Input rows
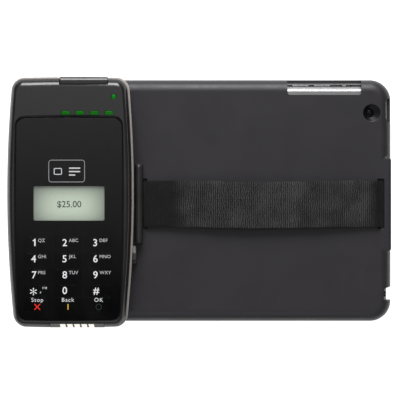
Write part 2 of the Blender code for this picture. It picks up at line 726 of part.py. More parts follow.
def make_dock_cradle():
    plate = bmesh.new()
    add_pillar(plate, rounded(-64.2, -4.0, 46.4, 108.0, 3.0), PLATE_LOW, PLATE_HIGH)
    cradle = finish("dock_cradle", plate, material("dock_cradle", (0.03, 0.03, 0.031), 0.5))
    tab = bmesh.new()
    add_block(tab, (-45.0, COLUMN_RIGHT), COLUMN_ENDS, (PLATE_LOW, PLATE_HIGH - 0.05))
    join(cradle, "cradle_tab", tab)
    seat = bmesh.new()
    add_block(seat, (-45.0, -36.7), (-35.2, COLUMN_ENDS[0] + 1.0), (PLATE_LOW, PLATE_HIGH - 0.1))
    join(cradle, "cradle_latch_seat", seat)
    raised = bmesh.new()
    left = COLUMN_LEFT
    right = COLUMN_RIGHT
    radius = (right - left) / 2
    middle = (right + left) / 2
    sections = []
    for y, size in ((COLUMN_ENDS[0], 0.35), (COLUMN_ENDS[0] + 0.7, 0.75), (COLUMN_ENDS[0] + 2.0, 1.0),
                    (COLUMN_ENDS[1] - 2.0, 1.0), (COLUMN_ENDS[1] - 0.7, 0.75), (COLUMN_ENDS[1], 0.35)):
        arch = [(left, y, 13.0), (right, y, 13.0)]
        for i in range(7):
            angle = math.pi * i / 6
            arch.append((middle + radius * math.cos(angle), y, 17.0 + (COLUMN_HIGH - 17.0) * size * math.sin(angle)))
        sections.append(arch)
    loft(raised, sections)
    for x in RAIL_X:
        add_along_y(raised, rail_profile(x, 0.0, 13.0, RAIL_HIGH), RAIL_ENDS)
    add_block(raised, (-39.4, -37.0), (-35.2, -33.4), (13.0, 16.2))
    join(cradle, "cradle_raised", raised)
    pocket = bmesh.new()
    add_block(pocket, (-80.3, -58.7), (-55.0, -48.0), (11.6, 15.0))
    cut(cradle, "connector_pocket", pocket)


def make_dock_connector():
    block = bmesh.new()
    add_block(block, (-80.0, -59.0), (-54.7, -48.3), (11.9, 13.9))
    made = finish("dock_connector", block, material("dock_connector", (0.06, 0.06, 0.06), 0.4))
    dimples = bmesh.new()
    for i in range(5):
        add_pillar(dimples, circle(-77.5 + 4.0 * i, -51.5, 1.0, 12), 13.2, 15.0)
    cut(made, "connector_dimples", dimples)


def make_release_latch():
    slider = bmesh.new()
    profile = [(-39.6, 14.6), (-36.9, 14.6), (-36.9, 16.3), (-37.3, 16.8), (-39.2, 16.8), (-39.6, 16.4)]
    add_along_y(slider, profile, (-33.0, -25.2))
    finish("release_latch", slider, material("release_latch", (0.2, 0.2, 0.19), 0.45), (-38.25, -29.1, 15.7))


# Tablet

def make_tablet_housing():
    body = bmesh.new()
    levels = ((0.0, TABLET_LOW), (0.0, 2.6), (-2.1, 6.2), (-2.9, 7.1), (-3.8, 7.55), (-4.9, TABLET_HIGH))
    loft(body, [at_height(tablet_outline(grow), z) for grow, z in levels])
    housing = finish("tablet_housing", body, material("tablet_housing", (0.62, 0.62, 0.63), 0.35, 0.8))
    hollow = bmesh.new()
    loft(hollow, [at_height(tablet_outline(grow), z) for grow, z in ((-1.4, 0.0), (-1.4, 2.6), (-3.7, 6.3))])
    cut(housing, "tablet_hollow", hollow)
    slots = bmesh.new()
    low = BUTTON_LOW - EDGE_SLOT
    high = BUTTON_HIGH + EDGE_SLOT
    for ends in EDGE_SLOTS:
        add_block(slots, ends, (65.0, 72.0), (low, high))
    add_block(slots, (103.0, 110.0), POWER_SLOT, (low, high))
    add_pillar(slots, circle(LENS_X, CAMERA_Y, LENS_R + 0.3, 20), 5.0, 9.0)
    add_along_x(slots, circle(SOCKET_Y, JACK_Z, JACK_R, 16), (100.0, 110.0))
    cut(housing, "tablet_slots", slots)


def make_tablet_glass():
    sheet = bmesh.new()
    add_pillar(sheet, rounded(TABLET_X, TABLET_Y, TABLET_LENGTH - 0.8, TABLET_HEIGHT - 0.8, TABLET_CORNER - 0.4, 5),
               GLASS_LOW, GLASS_HIGH)
    glass = finish("tablet_glass", sheet, material("tablet_glass", (0.01, 0.01, 0.012), 0.08))
    hole = bmesh.new()
    add_pillar(hole, circle(HOME_X, TABLET_Y, HOME_R + 0.3, 24), -1.0, 3.0)
    cut(glass, "home_hole", hole)


def make_tablet_inside():
    cell = bmesh.new()
    add_pillar(cell, rounded(7.5, TABLET_Y, 165.0, 116.0, 2.0, 2), 2.2, 6.0)
    finish("tablet_cell", cell, material("tablet_cell", (0.2, 0.2, 0.22), 0.5))
    lens = bmesh.new()
    loft(lens, [
        at_height(circle(LENS_X, CAMERA_Y, LENS_R, 20), 4.6),
        at_height(circle(LENS_X, CAMERA_Y, LENS_R, 20), 7.6),
        at_height(circle(LENS_X, CAMERA_Y, LENS_R - 0.3, 20), 7.75),
    ])
    finish("camera_lens", lens, material("camera_lens", (0.008, 0.008, 0.01), 0.08))


def edge_button(name, ends, look):
    key = bmesh.new()
    x = (ends[0] + ends[1]) / 2
    loft(key, [at_height(rounded(x, (outer + 65.6) / 2, ends[1] - ends[0], outer - 65.6, 0.35, 2), z)
               for outer, z in ((68.1, BUTTON_LOW), (67.2, BUTTON_HIGH))])
    finish(name, key, look, (x, 67.6, 4.3))


def make_tablet_buttons():
    silver = material("edge_button", (0.66, 0.66, 0.67), 0.3, 0.8)
    edge_button("volume_up", VOLUME_UP, silver)
    edge_button("volume_down", VOLUME_DOWN, silver)
    edge_button("mute_switch", MUTE_SWITCH, silver)
    key = bmesh.new()
    loft(key, [at_height(rounded((outer + 104.7) / 2, POWER_Y, outer - 104.7, POWER_LENGTH, 0.35, 2), z)
               for outer, z in ((107.2, BUTTON_LOW), (106.3, BUTTON_HIGH))])
    finish("power_button", key, silver, (106.7, POWER_Y, 4.3))
    home = bmesh.new()
    loft(home, [
        at_height(circle(HOME_X, TABLET_Y, HOME_R - 1.0, 24), 0.75),
        at_height(circle(HOME_X, TABLET_Y, HOME_R, 24), 0.6),
        at_height(circle(HOME_X, TABLET_Y, HOME_R, 24), 1.9),
    ])
    finish("home_button", home, material("home_button", (0.015, 0.015, 0.017), 0.2), (HOME_X, TABLET_Y, 0.6))


clear_scene()
make_front_housing()
make_trim_band()
make_rear_housing()
make_screws()
make_lens_panel()
make_display()
make_keys()
make_keypad_membrane()
make_lights()
make_scanner()
make_charging_block()
make_main_board()
make_battery()
make_card_reader()
make_magstripe_head()
make_antenna()
make_sleeve_shell()
make_strap_anchors()
make_hand_strap()
make_dock_cradle()
make_dock_connector()
make_release_latch()
make_tablet_housing()
make_tablet_glass()
make_tablet_inside()
make_tablet_buttons()
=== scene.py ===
"""The looks of the card payment terminal on its tablet sleeve.

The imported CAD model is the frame. Every visible shell is rebuilt here from the same driving sizes at a finer
resolution, and each piece rides on the CAD body that it belongs to. Sizes are in millimetres until a mesh is
finished, and the axes are those of the frame: +Z out of the terminal's face, +Y to its top end. A shape is a
list of rings of points, which are joined one to the next.
"""

import math

import bmesh
import bpy
from mathutils import Matrix, Vector


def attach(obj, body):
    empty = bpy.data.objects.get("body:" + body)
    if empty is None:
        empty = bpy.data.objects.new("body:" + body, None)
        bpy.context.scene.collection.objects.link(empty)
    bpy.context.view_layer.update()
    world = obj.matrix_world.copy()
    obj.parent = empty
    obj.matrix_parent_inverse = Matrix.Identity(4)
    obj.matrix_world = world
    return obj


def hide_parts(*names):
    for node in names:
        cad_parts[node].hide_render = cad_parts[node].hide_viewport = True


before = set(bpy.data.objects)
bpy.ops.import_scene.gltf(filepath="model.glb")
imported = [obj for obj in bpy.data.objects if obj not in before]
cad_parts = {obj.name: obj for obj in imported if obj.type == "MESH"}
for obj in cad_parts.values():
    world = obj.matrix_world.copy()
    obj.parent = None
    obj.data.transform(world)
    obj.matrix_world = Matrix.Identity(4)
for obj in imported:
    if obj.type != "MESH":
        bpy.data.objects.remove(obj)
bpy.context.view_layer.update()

MM = 0.001
CURVE_PULL = 0.45
LONGEST_ROUND = 0.45

# Tablet
TABLET_X = 7.2
TABLET_Y = 0.75
TABLET_LENGTH = 200.0
TABLET_HEIGHT = 134.7
TABLET_CORNER = 9.7
TABLET_LOW = 1.5
VIEW_HALVES = (81.0, 60.8)
EDGE_MIDDLE = 4.3
BUTTON_SLANT = 0.5
POWER_BUTTON_Y = 53.25
HOME_X = -84.8

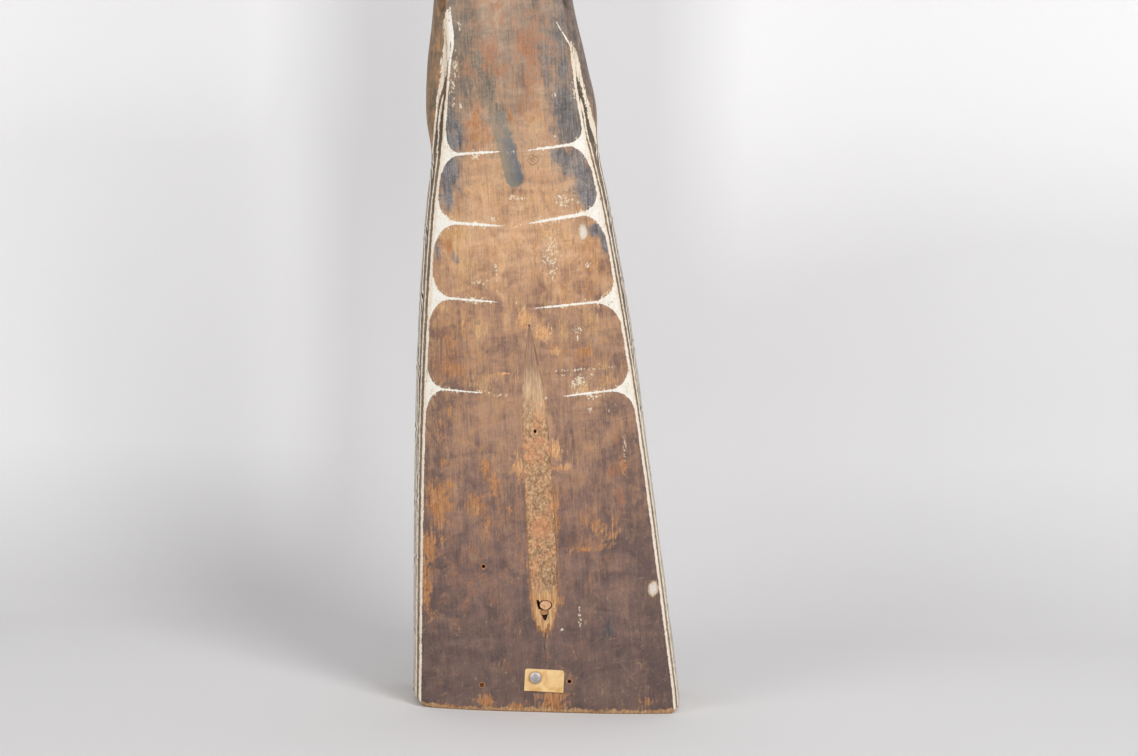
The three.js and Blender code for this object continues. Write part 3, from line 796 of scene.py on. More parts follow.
# Old tropical hardwood, rubbed smooth with a brown stain and painted with lime: matt, its grain open along
# the height, the stain worn to golden wood where hands and ropes rubbed it, the paint chalky and chipped.
wood = new_material("worn stained hardwood with lime paint")
log_mm = log_millimetres(wood)
place = put(wood, "SeparateXYZ", log_mm).outputs
room = put(wood, "SeparateXYZ", put(wood, "TexCoord").outputs["Object"]).outputs
edge_in, band_offset, band_half = field_parts(wood, "lines")
rib_offset, rib_width, on_face = field_parts(wood, "ribs")
worn_spots, light_spots, red_spots = field_parts(wood, "wear")
soot_spots, gold_spots, stroke_mark = field_parts(wood, "marks")
dab_spots, from_groove, from_nail_hole = field_parts(wood, "spots")
outer_offset, outer_half, between_strands = field_parts(wood, "outer_strand")
inner_offset, inner_half, dark_spots = field_parts(wood, "inner_strand")
from_eye, pale_spots, face_in = field_parts(wood, "head")

# Noises, each with its slant in degrees and the size in millimetres of what it stands for, across the
# grain and along it.
noises = {}
for name, slant, across, along, detail, distortion in (
    ("fibre", 0, 1.2, 20, 3, 0.0),        # single fibres and vessels, drawn a little coarse to show
    ("streak", 0, 5, 60, 4, 0.5),         # streaks of the grain
    ("cloud", 0, 22, 32, 5, 0.8),         # slow change of the stain
    ("smear", 0, 48, 15, 5, 1.2),         # wiping across the grain
    ("mottle", 0, 11, 14, 6, 0.7),        # stain rubbed thin in spots
    ("brush", 20, 4.2, 14, 5, 1.6),       # feathery strokes of rubbing
    ("blotch", 0, 5, 7, 6, 0.4),          # ragged rims of worn places
    ("scuff", 0, 2.4, 2.2, 4, 0.4),       # scuffing by sand and feet
    ("fleck", 0, 1.7, 2.4, 2, 0.0),       # chips of paint
    ("grit", 0, 0.9, 0.9, 2, 0.0),        # dust and brush grain in the lime
    ("pore", 0, 0.9, 9, 1, 0.0),          # open pores, longer than the real ones
):
    lined_up = put(
        wood, "Mapping TEXTURE", log_mm, None, (0, math.radians(slant), 0), (across, across, along),
    )
    noises[name] = put(
        wood, "TexNoise",
        named={
            "Vector": lined_up, "Scale": 1.0, "Detail": detail, "Roughness": 0.62, "Distortion": distortion,
        },
    )
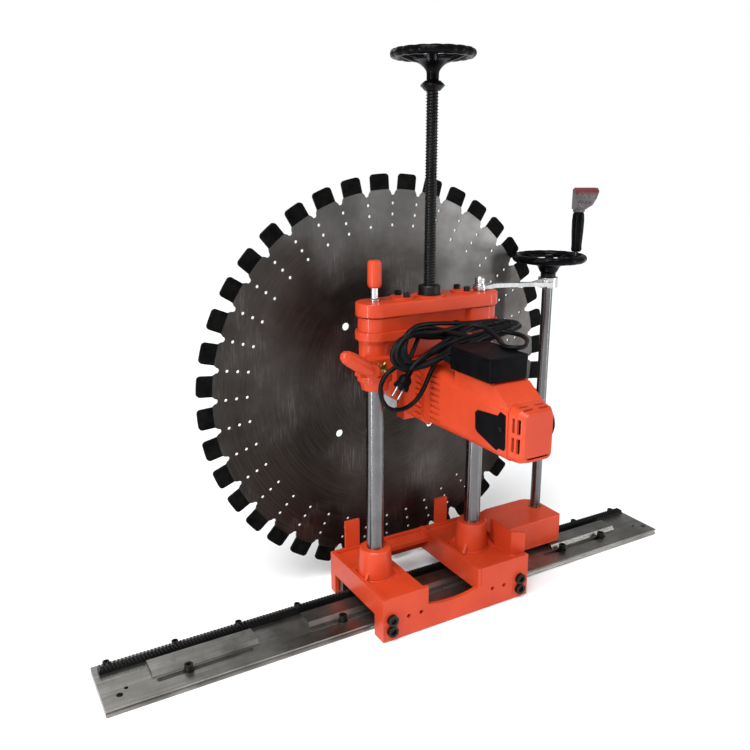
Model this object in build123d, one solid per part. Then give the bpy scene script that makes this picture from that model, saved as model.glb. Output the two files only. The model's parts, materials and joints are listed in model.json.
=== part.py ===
"""Track-mounted electric concrete wall saw: an 800 mm diamond blade on a head that
slides down two columns, on a carriage that runs along a toothed track.

Millimetres, +Z up. The origin is the centre of the track's underside. X runs along
the track, -Y is the operator's side (the motor), +Y is the side of the blade.
"""
from build123d import *
from math import acos, atan2, cos, degrees, hypot, pi, radians, sin, tan
import os

# ---------------------------------------------------------------- driving dimensions
# Track
TRACK_LENGTH = 1230.0
TRACK_WIDTH = 126.0
TRACK_THICK = 13.0
GROOVE_DEPTH = 4.0          # V groove along both long edges
GROOVE_Z = 6.5
RIB_FRONT, RIB_REAR, RIB_HEIGHT, RIB_SLOPE = -16.0, 26.0, 7.0, 6.0
RIB_SPANS = [(-530.0, -342.0), (-243.0, 244.0), (343.0, 530.0)]
SLOT_Y, SLOT_WIDTH = -27.0, 11.0
SLOT_SPANS = [(-521.0, -358.0), (-242.0, 244.0), (315.0, 485.0)]
ANCHOR_X = [-472.0, -180.0, 361.0, 475.0]
RACK_MODULE = 2.0
RACK_FRONT, RACK_REAR, RACK_HEIGHT = 33.0, 48.0, 11.0
RACK_SCREW_PITCH, RACK_SCREW_Y = 118.0, 55.5

# Carriage
FRAME_LEFT, FRAME_RIGHT = -142.4, 188.6
FRAME_FRONT, FRAME_REAR = -111.4, 96.0
FRAME_BOTTOM, FRAME_TOP = 2.0, 87.0
PLATE = 8.0                 # thickness of the welded plates
DECK_TOP = 79.0
SOCKET_TOP, SOCKET_R, SOCKET_FOOT_R = 136.0, 29.3, 34.0
COLUMN_MID_X, COLUMN_PITCH, COLUMN_Y, COLUMN_R = 12.4, 225.0, -8.5, 16.0
SHOE_SCREW_PITCH = 22.0
COLUMN_X = [COLUMN_MID_X - COLUMN_PITCH / 2, COLUMN_MID_X + COLUMN_PITCH / 2]
TOP_PLATE_BOTTOM, TOP_PLATE_TOP, TOP_PLATE_R = 579.0, 603.0, 33.5

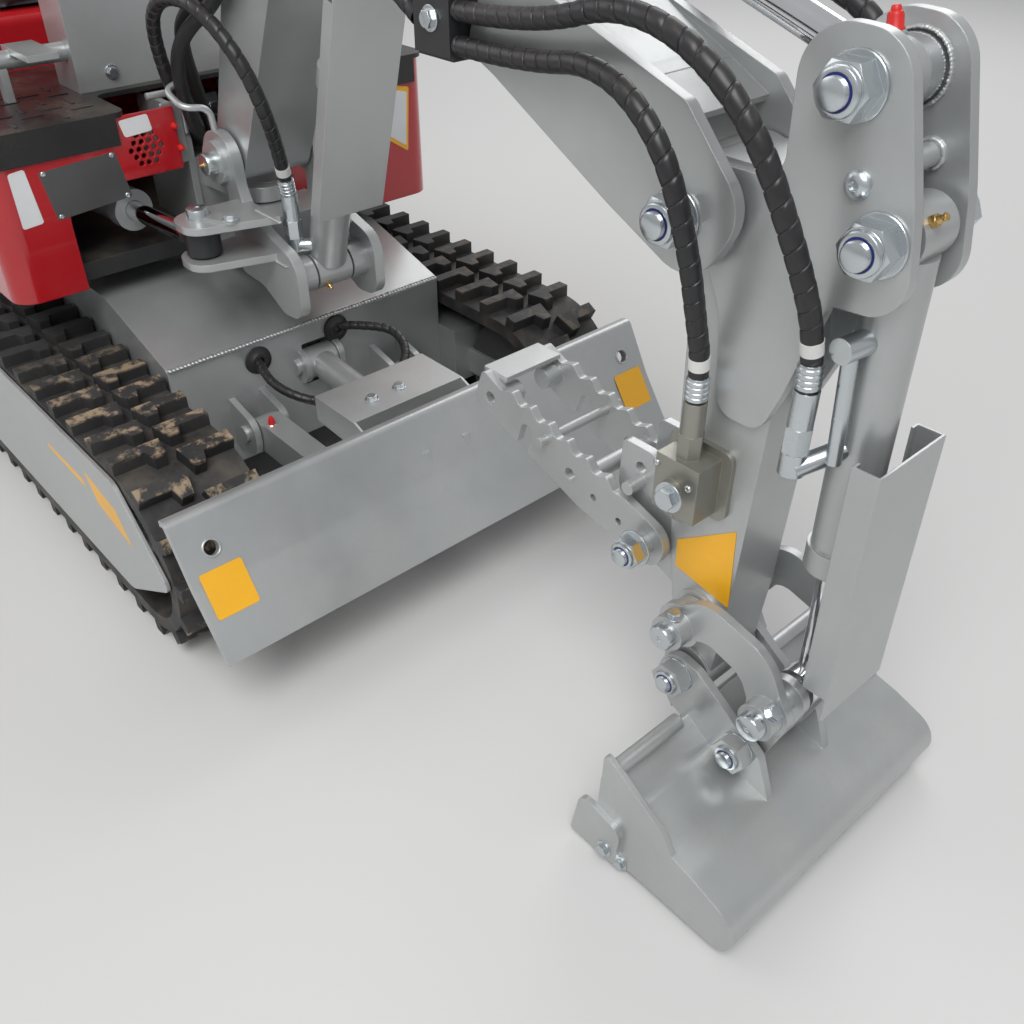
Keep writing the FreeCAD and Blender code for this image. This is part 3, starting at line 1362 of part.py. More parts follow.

Goal of the exercise
Exactly the lines from the line with "obj.data.transform(world)" to the line with "from_eye, pale_spots, face_in", both included, are to be extracted, and no others.

Expected answer
    obj.data.transform(world)
    obj.matrix_world = Matrix.Identity(4)
for obj in imported:
    if obj.type != "MESH":
        bpy.data.objects.remove(obj)
bpy.context.view_layer.update()

MM = 0.001
CURVE_PULL = 0.45
LONGEST_ROUND = 0.45

# Tablet
TABLET_X = 7.2
TABLET_Y = 0.75
TABLET_LENGTH = 200.0
TABLET_HEIGHT = 134.7
TABLET_CORNER = 9.7
TABLET_LOW = 1.5
VIEW_HALVES = (81.0, 60.8)
EDGE_MIDDLE = 4.3
BUTTON_SLANT = 0.5
POWER_BUTTON_Y = 53.25
HOME_X = -84.8

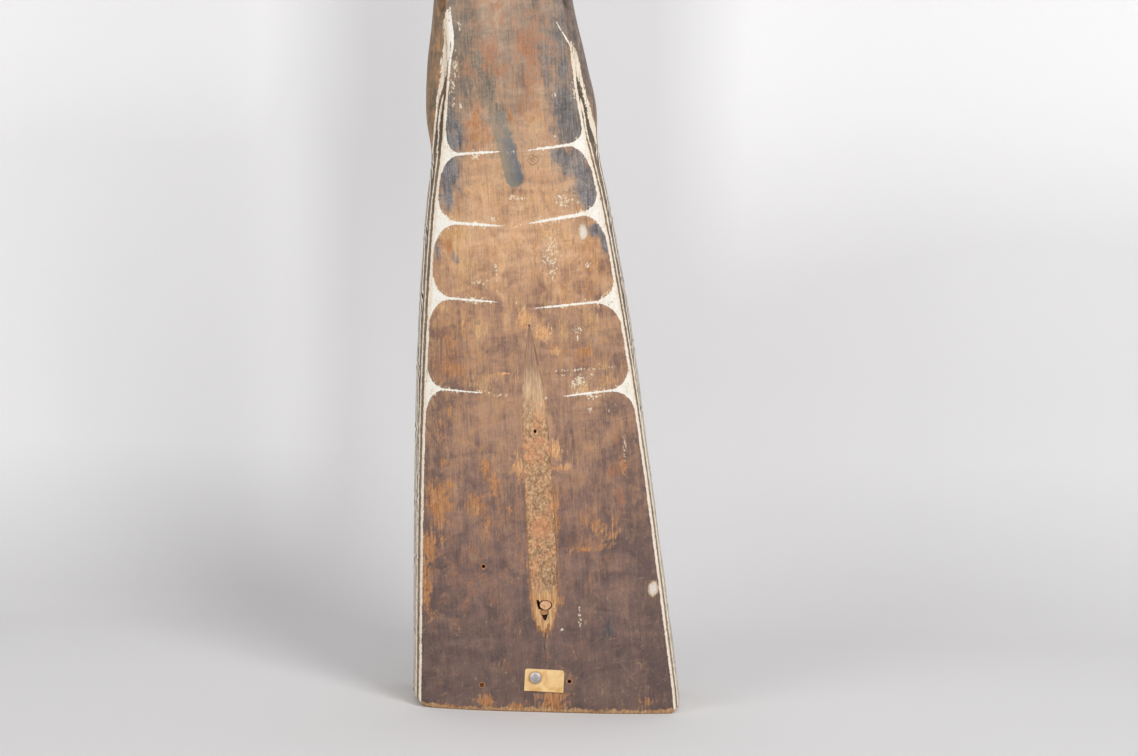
The three.js and Blender code for this object continues. Write part 3, from line 796 of scene.py on. More parts follow.
# Old tropical hardwood, rubbed smooth with a brown stain and painted with lime: matt, its grain open along
# the height, the stain worn to golden wood where hands and ropes rubbed it, the paint chalky and chipped.
wood = new_material("worn stained hardwood with lime paint")
log_mm = log_millimetres(wood)
place = put(wood, "SeparateXYZ", log_mm).outputs
room = put(wood, "SeparateXYZ", put(wood, "TexCoord").outputs["Object"]).outputs
edge_in, band_offset, band_half = field_parts(wood, "lines")
rib_offset, rib_width, on_face = field_parts(wood, "ribs")
worn_spots, light_spots, red_spots = field_parts(wood, "wear")
soot_spots, gold_spots, stroke_mark = field_parts(wood, "marks")
dab_spots, from_groove, from_nail_hole = field_parts(wood, "spots")
outer_offset, outer_half, between_strands = field_parts(wood, "outer_strand")
inner_offset, inner_half, dark_spots = field_parts(wood, "inner_strand")
from_eye, pale_spots, face_in = field_parts(wood, "head")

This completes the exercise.